Position Sizing: How to Construct Portfolios That Protect You
Painting is by my father, Naum Katsenelson

Position Sizing: How to Construct Portfolios That Protect You

Four times a year I write a letter to IMA clients. These letters are long; the most recent Fall letter is 27 pages. I try very hard to bring IMA clients into our thinking about the economy, investing, stocks and decisions we’ve made in their portfolio (in this essay?I explain the reason for their length.)?

I believe the relationship with my readers has evolved over the years such that we don’t need to sanitize and rewrite these excerpts into essays:?Over the next few months, I’ll share with you excerpts (You can?read?the other parts here)?from the Fall letter.?

I’ll leave them in the raw, original, more honest form. Enjoy!

Position Sizing: How to Construct Portfolios That Protect You

Question: How do you construct portfolios and determine position sizes (weights) of individual stocks?

Answer: We have wanted to discuss this topic for a long time, so here is a very in-depth answer.

For a while in the value investing community the number of positions you held was akin to bragging on your manhood– the fewer positions you owned the more macho an investor you were. I remember meeting two investors at a value conference. At the time they had both had “walk on water” streaks of returns. One had a seven-stock portfolio, the other held three stocks. Sadly, the financial crisis humbled both – the three-stock guy suffered irreparable losses and went out of business (losing most of his clients’ money). The other, after living through a few incredibly difficult years and an investor exodus, is running a more diversified portfolio today.

Under-diversification is dangerous, because a few mistakes or a visit from Bad Luck may prove to be fatal to the portfolio.

On the other extreme, you have a mutual fund industry where it is common to see portfolios with hundreds of stocks (I am generalizing). There are many reasons for that. Mutual funds have an army of analysts who need to be kept busy; their voices need to be heard; and thus their stock picks need to find their way into the portfolio (there are a lot of internal politics in this portfolio). These portfolios are run against benchmarks; thus their construction starts to resemble Noah’s Ark, bringing on board a few animals (stocks) from each industry. Also, the size of the fund may limit its ability to buy large positions in small companies.

There are several problems with this approach. First, and this is the important one, it breeds indifference: If a 0.5% position doubles or gets halved, it will have little impact on the portfolio. The second problem is that it is difficult to maintain research on all these positions. Yes, a mutual fund will have an army of analysts following each industry, but the portfolio manager is the one making the final buy and sell decisions. Third, the 75th idea is probably not as good as the 30th, especially in an overvalued market where good ideas are scarce.
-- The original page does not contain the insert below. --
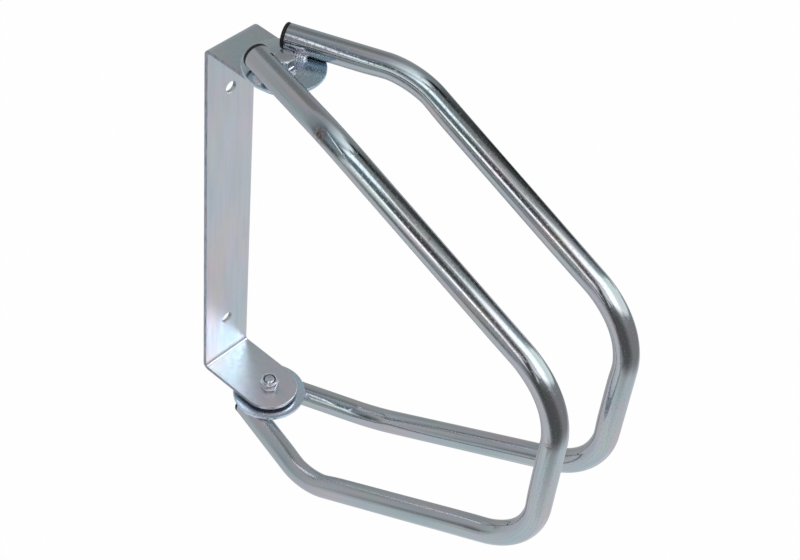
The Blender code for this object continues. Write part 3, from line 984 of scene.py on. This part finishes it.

Then you have index funds. On the surface they are over-diversified, but they don’t suffer from the over-diversification headaches of managed funds. In fact, index funds are both over-diversified and under-diversified. Let’s take the S&P 500 – the most popular of the bunch. It owns the 500 largest companies in the US. You’d think it was a diversified portfolio, right? Well, kind of. The top eight companies account for more than 25% of the index. Also, the construction of the index favors stocks that are usually more expensive or that have recently appreciated (it is market-cap-weighted); thus you are “diversified” across a lot of overvalued stocks.

If you own hundreds of securities that are exposed to the same idiosyncratic risk, then are you really diversified?

Our portfolio construction process is built from a first-principles perspective. If a Martian visited Earth and decided to try his hand at value investing, knowing nothing about common (usually academic) conventions, how would he construct a portfolio?

We want to have a portfolio where we own not too many stocks, so that every decision we make matters – we have both skin and soul in the game in each decision. But we don’t want to own so few that a small number of stocks slipping on a banana will send us into financial ruin.

In our portfolio construction, we are trying to maximize both our IQ and our EQ (emotional quotient). Too few stocks will decapitate our EQ – we won’t be able to sleep well at night, as the relatively large impact of a low-probability risk could have a devastating impact on the portfolio. I wrote about the importance of good sleep before (link here). It’s something we take seriously at IMA.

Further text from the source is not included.